Drei Vakanzen bleiben vorerst unbesetzt
Die geplante Richterwahl für das Bundesverfassungsgericht ist im Bundestag überraschend abgesetzt worden. Ursprünglich sollten drei Posten in Karlsruhe neu besetzt werden, doch die Abstimmung wurde kurzfristig gestrichen. Hintergrund ist der Streit um die von der SPD vorgeschlagene Kandidatin Frauke Brosius-Gersdorf. Nun verzögert sich das Verfahren – mindestens bis nach der Sommerpause 2025.
Gericht bleibt vorerst arbeitsfähig
Die abgesetzte Wahl betrifft die Nachfolge von Josef Christ, Doris König und Ulrich Maidowski. Sowohl Christ als auch König sind offiziell altersbedingt aus dem Amt ausgeschieden, Christs Amtszeit endete bereits im Oktober 2024, Königs im Juni 2025. Sie bleiben jedoch laut Gesetz solange im Dienst, bis Nachfolger berufen sind. Auch Maidowski, der aus gesundheitlichen Gründen zum September 2025 ausscheiden möchte, wartet noch auf eine Nachfolge.
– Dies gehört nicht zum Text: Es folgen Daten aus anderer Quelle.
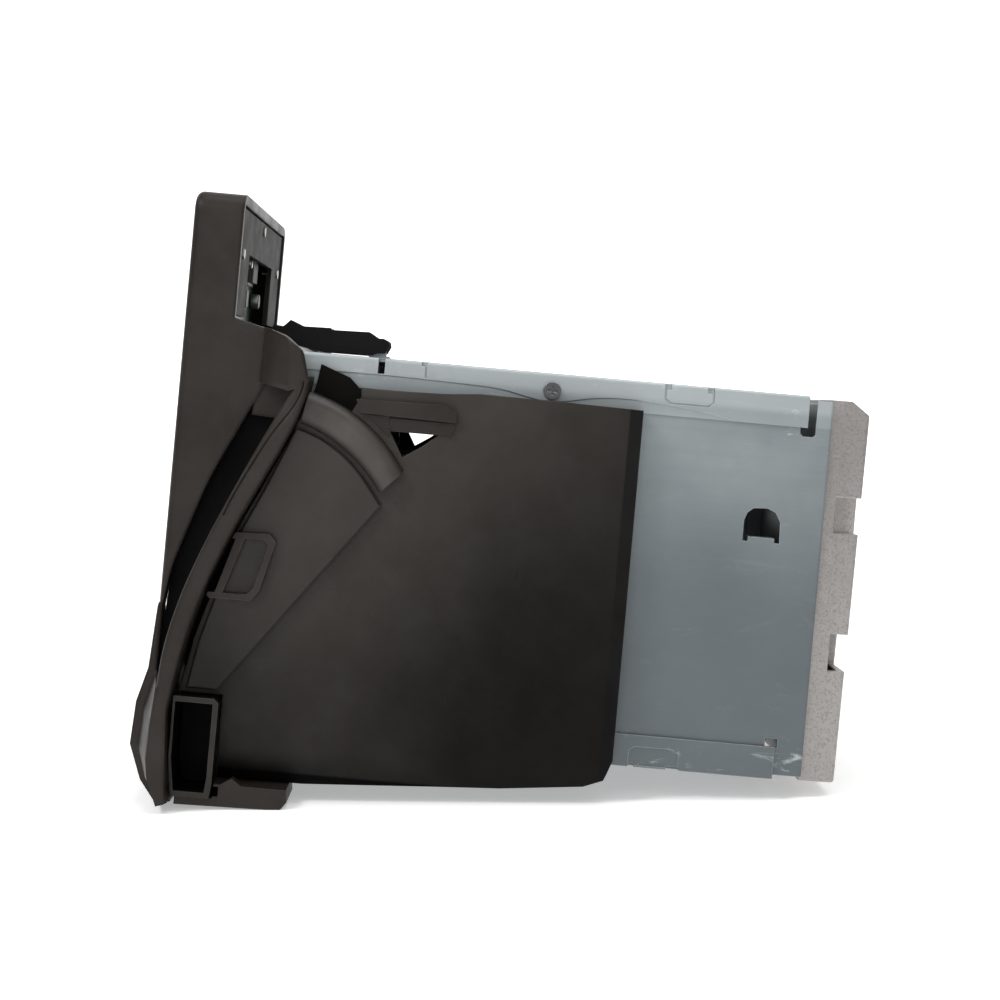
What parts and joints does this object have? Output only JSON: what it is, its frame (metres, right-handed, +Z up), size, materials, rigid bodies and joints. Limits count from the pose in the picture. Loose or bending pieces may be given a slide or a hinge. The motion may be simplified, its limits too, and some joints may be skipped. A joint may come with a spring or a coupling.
{
  "type": "bill validator",
  "caption": "Front-loading bill validator: flared bezel with scooped note mouth, side shrouds, folded steel chassis, roller note transport and cast rear cover.",
  "frame": {"origin": "centre of the four mounting holes in the chassis floor, on the floor's underside", "axes": "+X from the bezel to the rear, +Y across to the user's left, +Z up"},
  "size_m": [0.1848, 0.14, 0.159],
  "materials": {
    "bezel_plastic": "fine moulded texture",
    "dark_plastic": "fine moulded texture",
    "zinc_steel": "zinc plated sheet",
    "cast_aluminium": "fine cast grain",
    "bright_steel": "machined",
    "rubber": "matte",
    "white_plastic": "satin",
    "brass": "machined",
    "clear_plastic": "clear",
    "circuit_board": "solder mask"
  },
  "bodies": {
    "housing": {"board_standoffs": "bright_steel", "chassis_bottom_cover": "zinc_steel", "chassis_rear_wall": "zinc_steel", "chassis_sides": "zinc_steel", "chassis_top_cover": "zinc_steel", "chin_pockets": "bezel_plastic", "cover_screws": "bright_steel", "display_window": "clear_plastic", "drive_belt": "rubber", "drive_motor": "bright_steel", "encoder_sensor": "dark_plastic", "entry_nozzle": "dark_plastic", "fascia": "bezel_plastic", "fascia_back_panel": "bezel_plastic", "fascia_screws": "bright_steel", "feet": "bezel_plastic", "head_spring": "bright_steel", "indicator_board": "circuit_board", "indicator_lamps": "clear_plastic", "lever_bracket": "zinc_steel", "lever_pin": "bright_steel", "light_guide": "clear_plastic", "lower_guide": "dark_plastic", "magnetic_head": "bright_steel", "main_board": "circuit_board", "rear_connector": "dark_plastic", "rear_cover": "cast_aluminium", "rear_cover_screws": "bright_steel", "rear_inner_plate": "zinc_steel", "sensor_boards": "circuit_board", "sensor_windows": "clear_plastic", "shaft_bushes": "brass", "shroud_screws": "bright_steel", "shutter_solenoid": "bright_steel", "side_covers": "bezel_plastic", "side_shroud_left": "bezel_plastic", "side_shroud_right": "bezel_plastic", "snap_loops": "bezel_plastic", "throat_panel": "dark_plastic", "transport_sides": "zinc_steel", "trim_rails": "bezel_plastic", "upper_guide": "dark_plastic"},
    "release_lever": {"release_lever": "dark_plastic", "lever_spring": "bright_steel"},
    "shutter": {"note_shutter": "dark_plastic", "solenoid_plunger": "bright_steel"},
    "rear_drive": {"rear_drive_shaft": "bright_steel", "rear_feed_rollers": "rubber", "drive_gear": "white_plastic", "rear_pulley": "white_plastic"},
    "front_drive": {"front_drive_shaft": "bright_steel", "front_feed_rollers": "rubber", "front_pulley": "white_plastic", "encoder_wheel": "white_plastic"},
    "motor_rotor": {"motor_shaft": "bright_steel", "motor_pinion": "brass"},
    "front_pinch": {"front_pinch_shaft": "bright_steel", "front_pinch_rollers": "white_plastic"},
    "rear_pinch": {"rear_pinch_shaft": "bright_steel", "rear_pinch_rollers": "white_plastic"}
  },
  "joints": [
    {"name": "lever_lift", "type": "hinge", "parent": "housing", "child": "release_lever", "pos_m": [-0.0475, -0.039, 0.1033], "axis": [0, 1, 0], "range_deg": [0, 30], "stiffness_Nm_per_rad": 0.01, "springref_deg": -11.46},
    {"name": "shutter_slide", "type": "slide", "parent": "housing", "child": "shutter", "axis": [0, 0, 1], "range_m": [0, 0.008]},
    {"name": "rear_roller_spin", "type": "hinge", "parent": "housing", "child": "rear_drive", "pos_m": [0.046, 0, 0.0385], "axis": [0, 1, 0], "continuous": true},
    {"name": "front_roller_spin", "type": "hinge", "parent": "housing", "child": "front_drive", "pos_m": [-0.046, 0, 0.0385], "axis": [0, 1, 0], "continuous": true},
    {"name": "motor_spin", "type": "hinge", "parent": "housing", "child": "motor_rotor", "pos_m": [0.0268, 0, 0.0241], "axis": [0, 1, 0], "continuous": true},
    {"name": "front_pinch_spin", "type": "hinge", "parent": "housing", "child": "front_pinch", "pos_m": [-0.046, 0, 0.0563], "axis": [0, 1, 0], "continuous": true},
    {"name": "rear_pinch_spin", "type": "hinge", "parent": "housing", "child": "rear_pinch", "pos_m": [0.046, 0, 0.0563], "axis": [0, 1, 0], "continuous": true}
  ],
  "couplings": [
    {"joint": "front_roller_spin", "follows": "rear_roller_spin", "ratio": 1},
    {"joint": "motor_spin", "follows": "rear_roller_spin", "ratio": -3},
    {"joint": "front_pinch_spin", "follows": "rear_roller_spin", "ratio": -1.6923},
    {"joint": "rear_pinch_spin", "follows": "rear_roller_spin", "ratio": -1.6923}
  ]
}
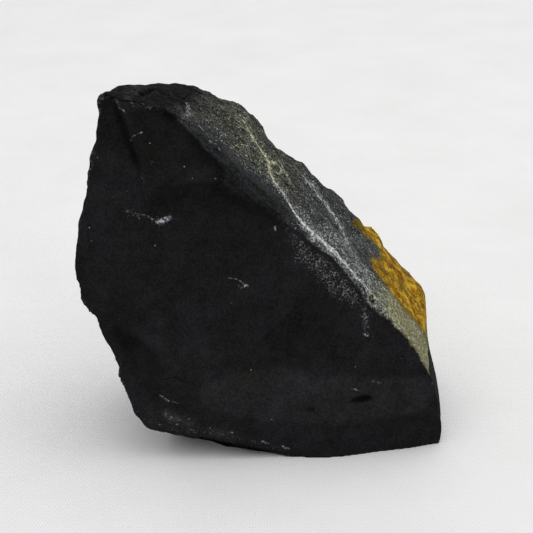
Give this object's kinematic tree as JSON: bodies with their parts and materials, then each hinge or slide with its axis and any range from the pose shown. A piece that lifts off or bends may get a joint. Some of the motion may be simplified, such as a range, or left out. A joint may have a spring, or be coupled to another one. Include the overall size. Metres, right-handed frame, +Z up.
{
  "type": "black silica stone",
  "caption": "Wedge-shaped chunk of dense black silica with a fresh break in front, a grey crust with an iron-stained patch on its slanted side, and a flat underside to stand on.",
  "frame": {"origin": "on the surface the stone stands on, under the middle of its bounding box", "axes": "+Z up; the fresh black break faces -Y; the crust faces +X and up"},
  "size_m": [0.0706, 0.0412, 0.069],
  "materials": {
    "black_silica": "dull dark break, with a grainy grey crust and an iron-stained patch on one side"
  },
  "bodies": {
    "root": {"black_silica_stone": "black_silica"}
  },
  "joints": []
}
Trotz dieser offenen Positionen ist das Bundesverfassungsgericht weiterhin handlungsfähig. Das Gesetz erlaubt kommissarische Weiterarbeit, doch die Unsicherheit belastet die Institution zunehmend.
Neue Fristen und mögliche Konsequenzen
Im Fall Christ hat das Gericht bereits im Mai 2025 eine Vorschlagsliste beschlossen. Unter den empfohlenen Personen war auch Günter Spinner, Präsident des Bundesarbeitsgerichts, den die Union unterstützte. Seit einer Gesetzesänderung 2024 gilt: Erfolgt binnen drei Monaten nach einer gerichtlichen Vorschlagsliste keine Wahl, kann der Bundesrat die Aufgabe übernehmen. Diese Frist läuft Ende August 2025 ab – mitten in der Sommerpause.
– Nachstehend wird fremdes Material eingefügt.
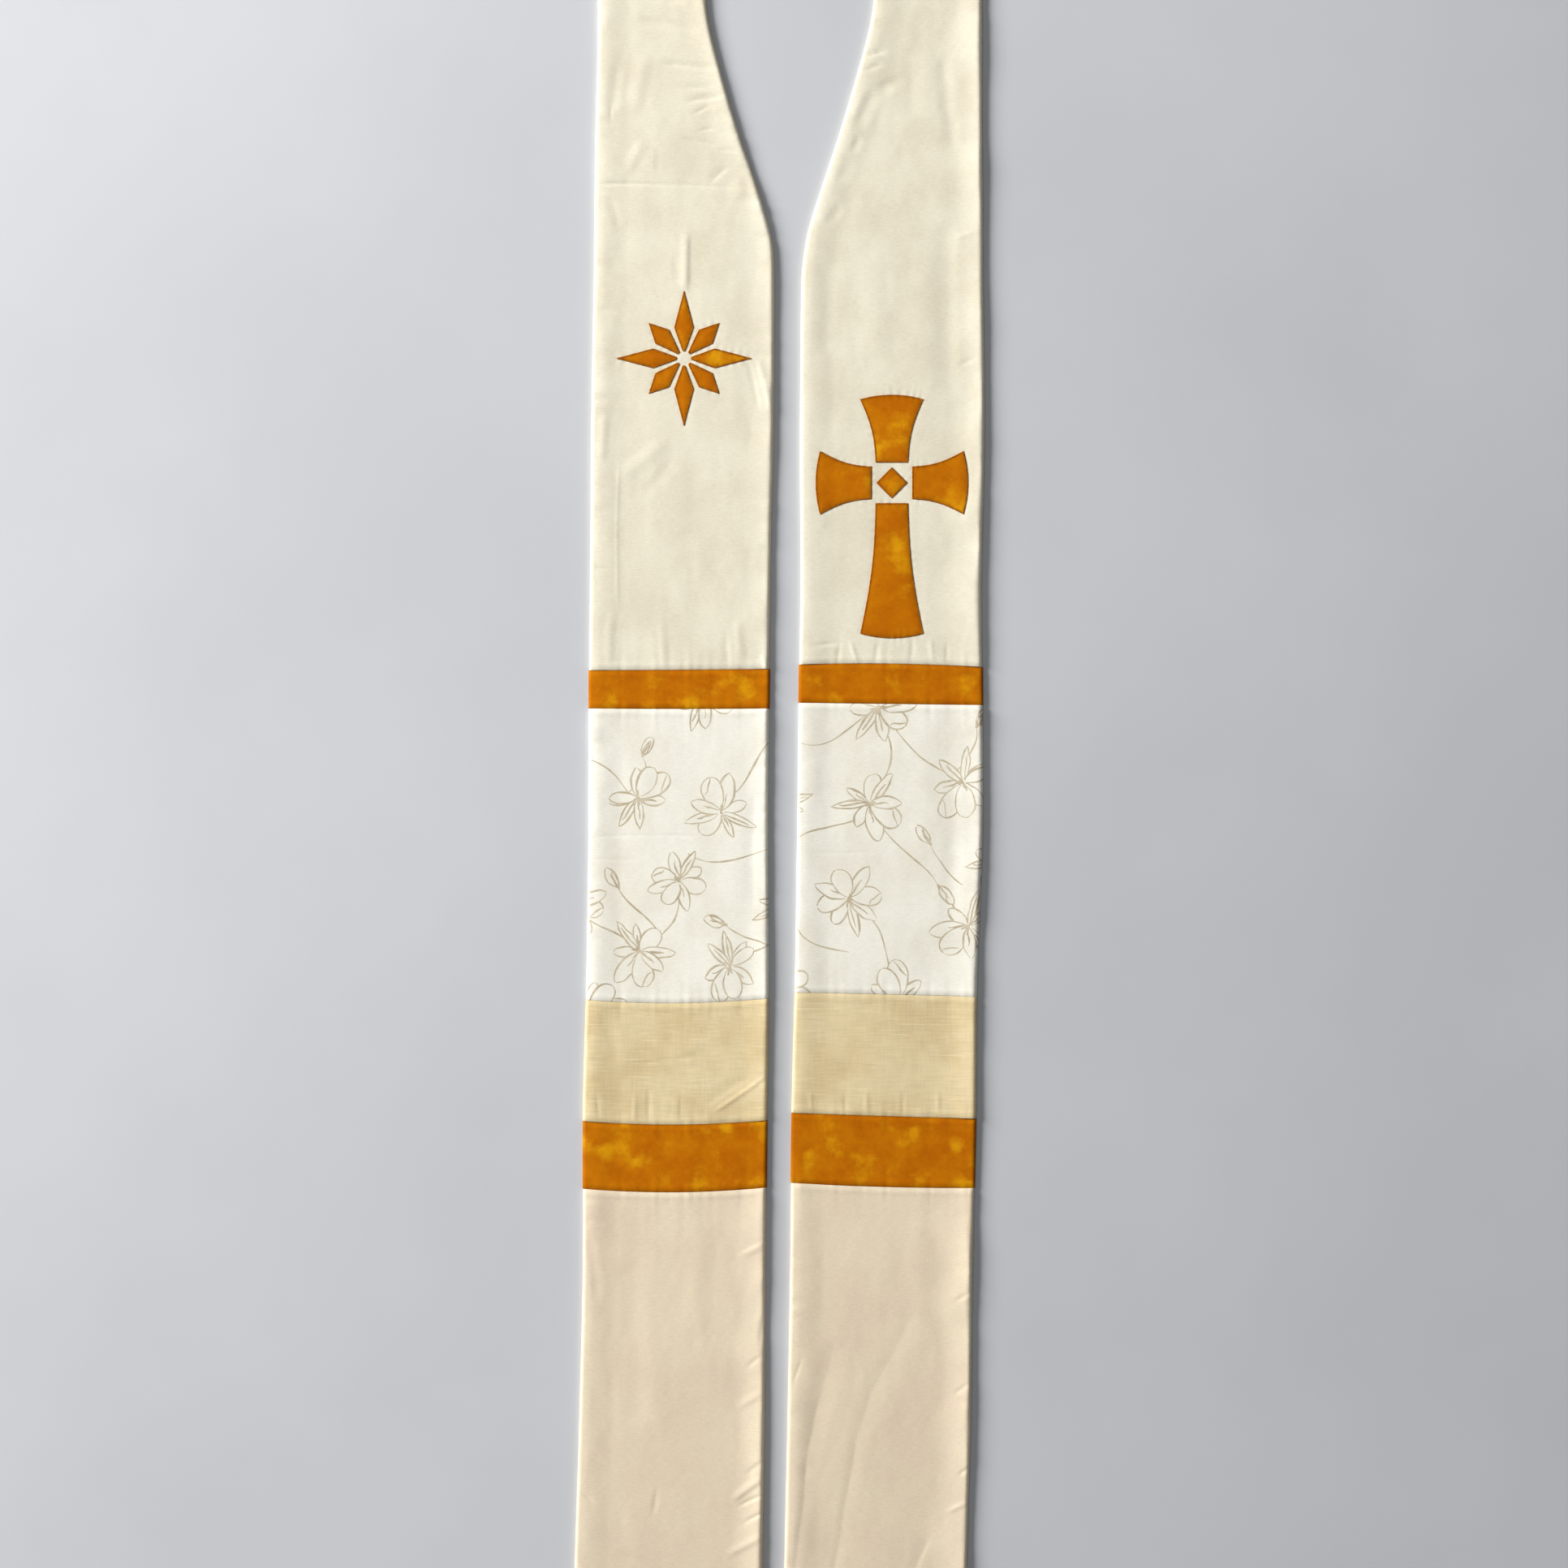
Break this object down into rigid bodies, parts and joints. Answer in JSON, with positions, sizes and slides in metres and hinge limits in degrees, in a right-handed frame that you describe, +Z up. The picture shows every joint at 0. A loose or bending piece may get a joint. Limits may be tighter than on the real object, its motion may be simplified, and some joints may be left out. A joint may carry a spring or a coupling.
{
  "type": "clergy stole",
  "caption": "Pieced cotton stole of flat bands joined behind the neck, laid face up, with cross bands and a star and cross sewn on.",
  "frame": {"origin": "the middle of the laid stole's footprint, on the surface that it lies on", "axes": "+Z up from the surface through the face side, +Y along the bands towards the neck, +X towards the band with the cross"},
  "size_m": [0.2822, 1.31, 0.0038],
  "materials": {
    "cream_cotton": "plain woven cotton, matt",
    "gold_cotton": "mottled dyed cotton, matt",
    "print_cotton": "white cotton printed with taupe line flowers, matt",
    "linen": "slubbed linen, matt",
    "muslin": "plain woven muslin, matt"
  },
  "bodies": {
    "root": {"left_upper_panel": "cream_cotton", "left_narrow_gold_band": "gold_cotton", "left_print_panel": "print_cotton", "left_linen_panel": "linen", "left_wide_gold_band": "gold_cotton", "left_lower_panel": "muslin", "right_upper_panel": "cream_cotton", "right_narrow_gold_band": "gold_cotton", "right_print_panel": "print_cotton", "right_linen_panel": "linen", "right_wide_gold_band": "gold_cotton", "right_lower_panel": "muslin", "star_point_1": "gold_cotton", "star_point_2": "gold_cotton", "star_point_3": "gold_cotton", "star_point_4": "gold_cotton", "star_point_5": "gold_cotton", "star_point_6": "gold_cotton", "star_point_7": "gold_cotton", "star_point_8": "gold_cotton", "cross_centre": "gold_cotton", "cross_arm_top": "gold_cotton", "cross_arm_left": "gold_cotton", "cross_arm_foot": "gold_cotton", "cross_arm_right": "gold_cotton"}
  },
  "joints": []
}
Zwar ist der Bundesrat nicht verpflichtet zu handeln, doch sollte der Bundestag weiterhin blockieren, könnte er einspringen. Dies würde die institutionelle Balance der Gewaltenteilung empfindlich verschieben.
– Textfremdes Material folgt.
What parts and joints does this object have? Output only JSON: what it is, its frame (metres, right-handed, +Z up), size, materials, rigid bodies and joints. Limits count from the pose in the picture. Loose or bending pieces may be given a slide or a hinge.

Streit um SPD-Kandidatin Brosius-Gersdorf
Im Zentrum der Verzögerung steht der Widerstand der Union gegen Frauke Brosius-Gersdorf. Der Österreicher Stefan Weber, bekannt als sogenannter „Plagiatsjäger“, hatte 23 Verdachtsstellen auf Textidentität zwischen ihrer Dissertation und der Habilitationsschrift ihres Mannes Hubertus Gersdorf moniert.
Tatsächlich erschien Brosius-Gersdorfs Arbeit bereits 1997, die Habilitation ihres Mannes aber erst 2000. Auch Weber selbst stellte auf Plattform X klar, dass es sich nicht um einen Plagiatsvorwurf handele, wie es Teile der CDU suggerierten. Auch Jochen Zenthöfer, ein Experte für wissenschaftliche Integrität, bestätigte: „In der Plagiatsforschung gilt die ältere Arbeit als maßgeblich.“
Politischer Druck nimmt zu
Die Unionsfraktion verweigerte auf dieser Basis die Zustimmung. Der Eklat fiel in eine Phase gespannter politischer Atmosphäre. Für die SPD ist der Vorgang eine Belastungsprobe, da auch die anderen beiden Kandidaten – Spinner und Ann-Katrin Kaufhold – im Ausschuss bereits Zustimmung gefunden hatten.
Ob eine Einigung nach der Sommerpause gelingt oder der Bundesrat aktiv wird, bleibt offen. Klar ist: Die Verzögerung betrifft die Besetzung eines der höchsten deutschen Verfassungsorgane – und lässt politische Gräben offen zutage treten.